The YouTube Partner Program will hold some very high standards for who will be able to monetize their channels.
According to Polygon, the Google-owned company’s newest shift is going to change how YouTubers create in regards to the monetization of their channels.
“YouTube’s new rules state that creators must now accrue 4,000 hours of watch time over the course of 12 months and reach 1,000 subscribers to join YouTube’s Partner Program and qualify for monetization,” which is a huge contrast to the previous credentials of 10,000 views to apply for the Partner Program.
Though this will mean that YouTube itself will only have a handful of Partners rather than a slew of them, “SmallTubers” are enraged, especially ones that have yet to receive their first payout, only gaining so much as 9 cents per view.

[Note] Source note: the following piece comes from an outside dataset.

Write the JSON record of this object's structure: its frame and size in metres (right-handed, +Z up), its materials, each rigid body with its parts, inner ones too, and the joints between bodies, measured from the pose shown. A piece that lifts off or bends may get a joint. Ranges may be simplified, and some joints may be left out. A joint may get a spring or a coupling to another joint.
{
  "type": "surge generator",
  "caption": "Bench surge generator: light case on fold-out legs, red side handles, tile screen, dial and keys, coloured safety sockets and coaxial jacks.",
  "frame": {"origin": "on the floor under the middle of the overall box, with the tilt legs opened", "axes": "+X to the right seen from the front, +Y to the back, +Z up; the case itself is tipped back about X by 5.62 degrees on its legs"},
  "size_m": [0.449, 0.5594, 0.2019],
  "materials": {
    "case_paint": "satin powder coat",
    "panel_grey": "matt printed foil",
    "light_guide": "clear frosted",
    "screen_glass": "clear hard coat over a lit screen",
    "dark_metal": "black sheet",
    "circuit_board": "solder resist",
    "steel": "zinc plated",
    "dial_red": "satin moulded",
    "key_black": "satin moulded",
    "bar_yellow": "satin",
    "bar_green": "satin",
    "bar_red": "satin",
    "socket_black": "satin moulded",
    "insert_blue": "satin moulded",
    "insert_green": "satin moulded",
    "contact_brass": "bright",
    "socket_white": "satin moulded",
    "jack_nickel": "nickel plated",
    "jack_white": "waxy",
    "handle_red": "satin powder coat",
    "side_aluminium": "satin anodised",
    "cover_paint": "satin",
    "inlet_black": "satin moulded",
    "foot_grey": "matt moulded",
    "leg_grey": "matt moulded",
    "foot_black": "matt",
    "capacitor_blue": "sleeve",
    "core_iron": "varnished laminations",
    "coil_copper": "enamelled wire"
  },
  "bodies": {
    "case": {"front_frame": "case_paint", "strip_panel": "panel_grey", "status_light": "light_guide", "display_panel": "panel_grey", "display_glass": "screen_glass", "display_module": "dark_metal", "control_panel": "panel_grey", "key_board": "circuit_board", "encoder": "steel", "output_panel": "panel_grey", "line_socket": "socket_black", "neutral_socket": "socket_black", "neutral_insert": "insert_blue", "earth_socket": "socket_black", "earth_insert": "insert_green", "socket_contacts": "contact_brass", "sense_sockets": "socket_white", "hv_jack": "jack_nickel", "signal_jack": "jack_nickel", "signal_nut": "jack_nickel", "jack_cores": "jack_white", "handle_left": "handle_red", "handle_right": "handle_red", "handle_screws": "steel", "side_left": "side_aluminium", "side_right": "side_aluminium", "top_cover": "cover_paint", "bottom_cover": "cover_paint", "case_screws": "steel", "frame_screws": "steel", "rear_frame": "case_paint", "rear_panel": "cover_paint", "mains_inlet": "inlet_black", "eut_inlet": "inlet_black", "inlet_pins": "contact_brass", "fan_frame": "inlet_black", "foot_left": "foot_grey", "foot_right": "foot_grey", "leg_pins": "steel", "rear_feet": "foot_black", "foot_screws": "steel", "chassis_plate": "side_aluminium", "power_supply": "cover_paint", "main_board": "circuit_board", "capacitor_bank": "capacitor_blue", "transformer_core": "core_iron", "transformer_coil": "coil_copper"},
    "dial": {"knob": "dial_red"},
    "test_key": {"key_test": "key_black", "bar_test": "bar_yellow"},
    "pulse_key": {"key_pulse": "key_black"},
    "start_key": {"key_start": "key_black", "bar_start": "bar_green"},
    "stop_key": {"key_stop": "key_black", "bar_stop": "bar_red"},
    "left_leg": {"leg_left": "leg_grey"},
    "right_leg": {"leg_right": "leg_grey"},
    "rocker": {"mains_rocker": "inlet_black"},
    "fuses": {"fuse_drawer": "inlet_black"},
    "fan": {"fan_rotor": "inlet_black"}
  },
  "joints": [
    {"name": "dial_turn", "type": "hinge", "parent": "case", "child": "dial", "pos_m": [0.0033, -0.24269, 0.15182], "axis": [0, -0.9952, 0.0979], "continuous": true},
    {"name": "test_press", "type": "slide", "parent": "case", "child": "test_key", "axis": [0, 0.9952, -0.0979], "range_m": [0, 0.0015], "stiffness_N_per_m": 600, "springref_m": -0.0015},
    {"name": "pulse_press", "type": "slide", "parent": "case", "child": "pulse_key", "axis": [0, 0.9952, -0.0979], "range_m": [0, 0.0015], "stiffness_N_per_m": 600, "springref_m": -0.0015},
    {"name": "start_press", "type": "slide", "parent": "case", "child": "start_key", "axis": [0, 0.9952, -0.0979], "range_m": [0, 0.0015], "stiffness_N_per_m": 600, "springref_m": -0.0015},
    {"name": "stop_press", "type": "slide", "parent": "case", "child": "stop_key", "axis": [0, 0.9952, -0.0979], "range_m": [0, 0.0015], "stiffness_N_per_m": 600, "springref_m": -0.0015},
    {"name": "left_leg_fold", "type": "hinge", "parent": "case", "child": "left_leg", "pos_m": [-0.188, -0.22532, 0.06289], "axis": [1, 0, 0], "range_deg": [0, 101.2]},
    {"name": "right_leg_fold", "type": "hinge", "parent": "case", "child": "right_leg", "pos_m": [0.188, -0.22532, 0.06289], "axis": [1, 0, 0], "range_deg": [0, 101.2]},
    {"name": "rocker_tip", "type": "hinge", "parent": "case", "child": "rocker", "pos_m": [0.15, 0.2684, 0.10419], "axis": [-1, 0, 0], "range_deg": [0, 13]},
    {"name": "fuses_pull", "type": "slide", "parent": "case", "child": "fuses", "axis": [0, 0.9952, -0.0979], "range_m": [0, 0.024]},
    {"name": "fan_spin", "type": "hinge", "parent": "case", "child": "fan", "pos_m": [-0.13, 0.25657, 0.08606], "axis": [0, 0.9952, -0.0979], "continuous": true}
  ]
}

YouTubers are now posting videos, sharing that they don’t believe that YouTube cares about their smaller creators, and are leading to some moving to other platforms like Twitch, utilizing only a minute on Instagram, or moving to a less-rule-bound platform like Vimeo, which won’t exactly monetize either, but will leave a dent in YouTube’s checkbook.

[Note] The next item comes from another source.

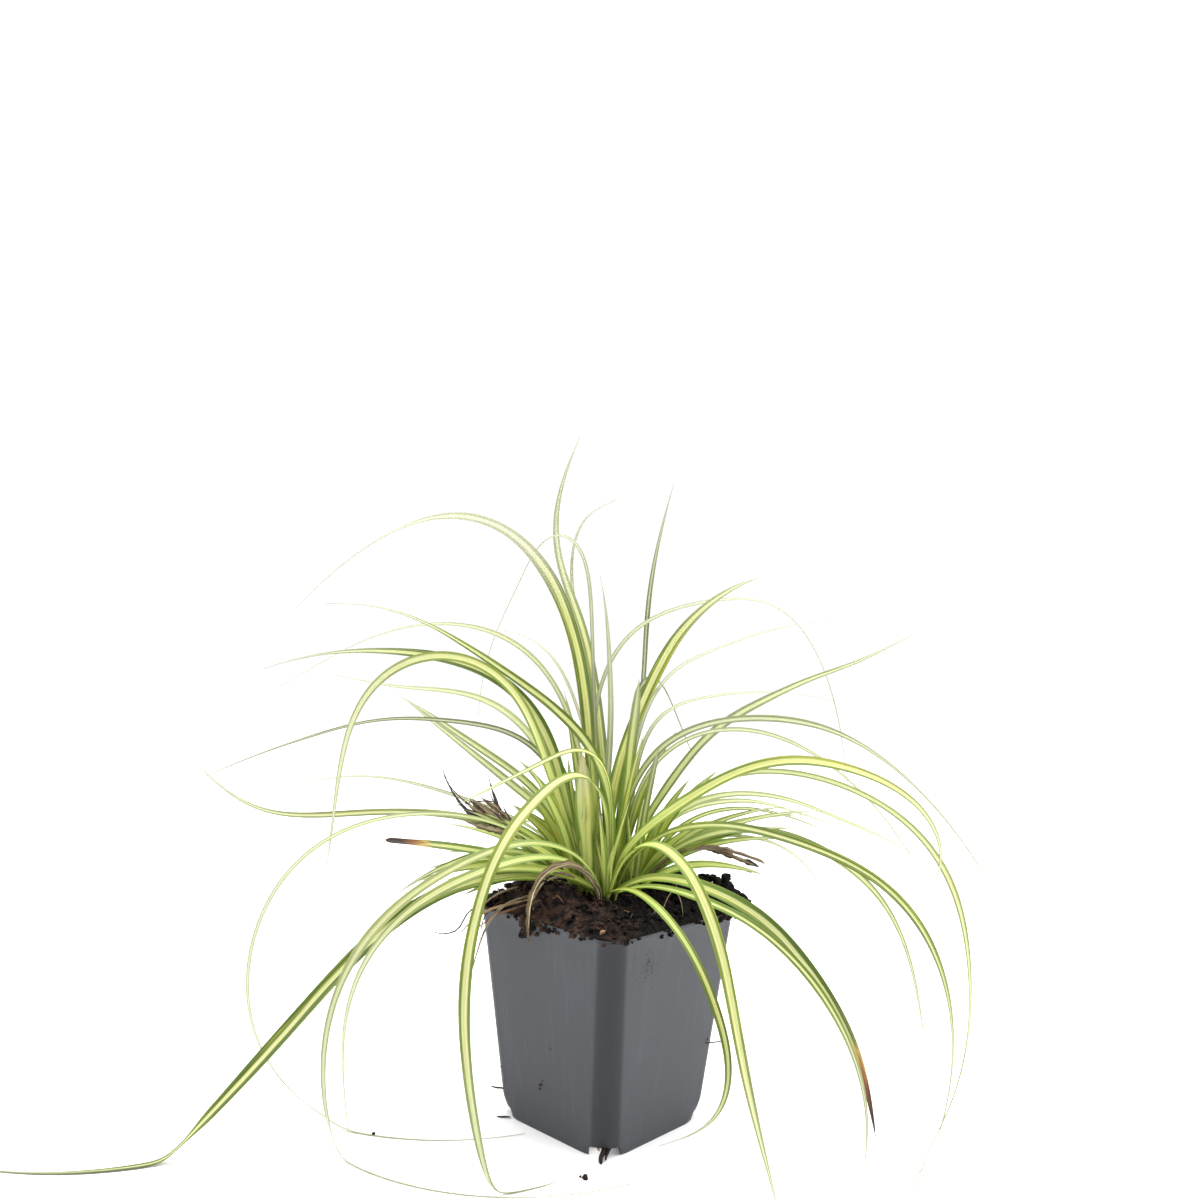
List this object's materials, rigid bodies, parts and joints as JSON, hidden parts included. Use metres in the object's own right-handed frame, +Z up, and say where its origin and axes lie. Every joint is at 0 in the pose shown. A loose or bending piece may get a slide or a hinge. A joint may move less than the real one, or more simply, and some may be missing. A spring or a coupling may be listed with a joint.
{
  "type": "potted ornamental sedge",
  "caption": "Variegated sedge with long arching striped leaves, rooted in peat in a square tapered plastic nursery pot that it rests in.",
  "frame": {"origin": "centre of the pot's flat underside", "axes": "+Z up out of the pot; -Y towards the front, where one of the pot's corners points; +X to the right, along the plant's longest spread"},
  "size_m": [0.4835, 0.2678, 0.3323],
  "materials": {
    "pot_plastic": "matt injection-moulded dark blue-grey plastic",
    "peat": null,
    "crown_straw": "fibrous shoot bases; wood stands in for living tissue",
    "blade_variegated": "satin leaf, cream stripe between green margins; wood stands in for living tissue",
    "blade_dead": "dry withered leaf, dull brown"
  },
  "bodies": {
    "root": {"pot": "pot_plastic", "soil": "peat", "crown": "crown_straw", "leaf_front_crossing": "blade_variegated", "leaf_left_long": "blade_variegated", "leaf_left_loop_a": "blade_variegated", "leaf_left_loop_b": "blade_variegated", "leaf_front_left_hanging": "blade_variegated", "leaf_front_short": "blade_variegated", "leaf_front_right": "blade_variegated", "leaf_right_low_thin": "blade_variegated", "leaf_right_low_wide": "blade_variegated", "leaf_right_long_dark": "blade_variegated", "leaf_right_arch": "blade_variegated", "leaf_inner_short_left": "blade_variegated", "leaf_inner_pale": "blade_variegated", "leaf_tall_arch": "blade_variegated", "leaf_tall_back": "blade_variegated", "leaf_thin_left_a": "blade_variegated", "leaf_left_pale_a": "blade_variegated", "leaf_right_tall": "blade_variegated", "leaf_left_upper": "blade_variegated", "leaf_left_hook": "blade_variegated", "leaf_left_pale_b": "blade_variegated", "leaf_left_pale_c": "blade_variegated", "leaf_left_dark_long": "blade_variegated", "leaf_left_wavy": "blade_variegated", "leaf_left_thin_grey": "blade_variegated", "leaf_left_great_loop": "blade_variegated", "leaf_left_brown_tip": "blade_variegated", "leaf_left_low_short": "blade_variegated", "leaf_back_drooping": "blade_variegated", "leaf_back_faint": "blade_variegated", "leaf_back_thin_left": "blade_variegated", "leaf_back_upright": "blade_variegated", "leaf_back_great_arch": "blade_variegated", "leaf_back_thin_right": "blade_variegated", "leaf_back_pale_right": "blade_variegated", "leaf_back_mint": "blade_variegated", "leaf_back_bent": "blade_variegated", "leaf_back_low_right": "blade_variegated", "leaf_back_low_middle": "blade_variegated", "leaf_back_low_left": "blade_variegated", "leaf_right_upper": "blade_variegated", "leaf_right_far": "blade_variegated", "leaf_right_dull_arch": "blade_variegated", "leaf_right_outer_loop": "blade_variegated", "leaf_right_pale_a": "blade_variegated", "leaf_right_pale_b": "blade_variegated", "leaf_right_pale_c": "blade_variegated", "leaf_right_thin_low": "blade_variegated", "leaf_right_drooping": "blade_variegated", "leaf_stub_green": "blade_variegated", "leaf_stub_grey": "blade_variegated", "dead_leaf_arch": "blade_dead", "dead_leaf_right": "blade_dead", "dead_leaf_stub_a": "blade_dead", "dead_leaf_stub_b": "blade_dead", "dead_strand_left": "blade_dead", "dead_strand_rim": "blade_dead"}
  },
  "joints": []
}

Larger stars like PewDiePie have spoken out, defending YouTube’s new policy, and giving YouTubers perspective from their golden thrones:
Just to be clear, I didn't earn anything off YouTube, not a single dollar until I hit 25k subs. If all you're earning is $1 then YouTube probably is loosing more money just to pay that to you. As much as I typically hate their business practice, this one makes sense to me.
— pewdiepie 💰 (@pewdiepie) January 17, 2018
If you can’t get 1000 subs & 4000 hours of watch time in a year then do you really believe you should make money from YouTube?

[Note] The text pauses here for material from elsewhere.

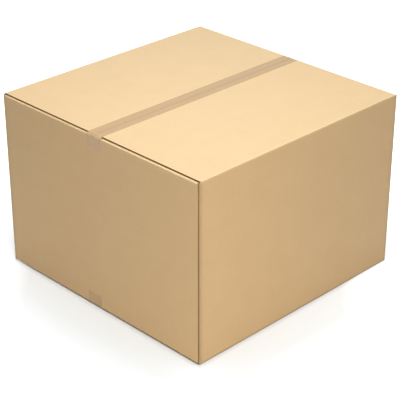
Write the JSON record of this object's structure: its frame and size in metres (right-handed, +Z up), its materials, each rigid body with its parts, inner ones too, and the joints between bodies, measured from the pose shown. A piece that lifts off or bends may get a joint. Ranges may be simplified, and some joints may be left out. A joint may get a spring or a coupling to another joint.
{
  "type": "closed cardboard box",
  "caption": "Closed shipping carton of single-wall corrugated board, folded from one blank and taped shut along the top and bottom seams.",
  "frame": {"origin": "under the middle of the box, in the plane of the bottom tape's underside, on which it rests", "axes": "+Z up, X along the taped seams from one end wall to the other, Y from one side wall to the other; the glued corner is at -X, -Y"},
  "size_m": [0.7082, 0.708, 0.487],
  "materials": {
    "kraft_board": "matt natural brown kraft liner",
    "packing_tape": "satin buff film"
  },
  "bodies": {
    "root": {"carton": "kraft_board", "top_tape": "packing_tape", "bottom_tape": "packing_tape"}
  },
  "joints": []
}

I see so many people upset but let’s be real, if youtube is your JOB & you expect to be paid but can’t get 1000 subs YOU SUCK AT YOUR JOB!
— KEEM 🍿 (@KEEMSTAR) January 17, 2018
PewDiePie also says that he believes that this is YouTube’s response to the incident with Logan Paul (and he honestly should lump himself in there for the whole “racial slur” thing).
YouTube did note that most of the channels that were going to be taking a hit were making less than $100 a year, saying “Though these changes will affect a significant number of channels, 99% of those affected were making less than $100 per year in the last year, with 90% earning less than $2.50 in the last month. Any of the channels who no longer meet this threshold will be paid what they’ve already earned based on our AdSense policies. After thoughtful consideration, we believe these are necessary compromises to protect our community.”
The flipside argument is that YouTubers that are not really making the allotted views will be gaining 9 cents, while YouTube is paying more to host the video on their site and put money behind it with ads. Couple that with accounts that steal content and repost it and that have enough views to be verified that are just gaining money off of stolen content. So there are plus and minuses to the change, and many (like myself) are on the fence.
The policy itself is expected to take hold Febuary 20, so if you’re on the threshold of making 10,000 views (like I am, shameless plug – SUBSCRIBE TO ME) you may lose out and have to start the progress over, as well as gain 1,000 subscribers.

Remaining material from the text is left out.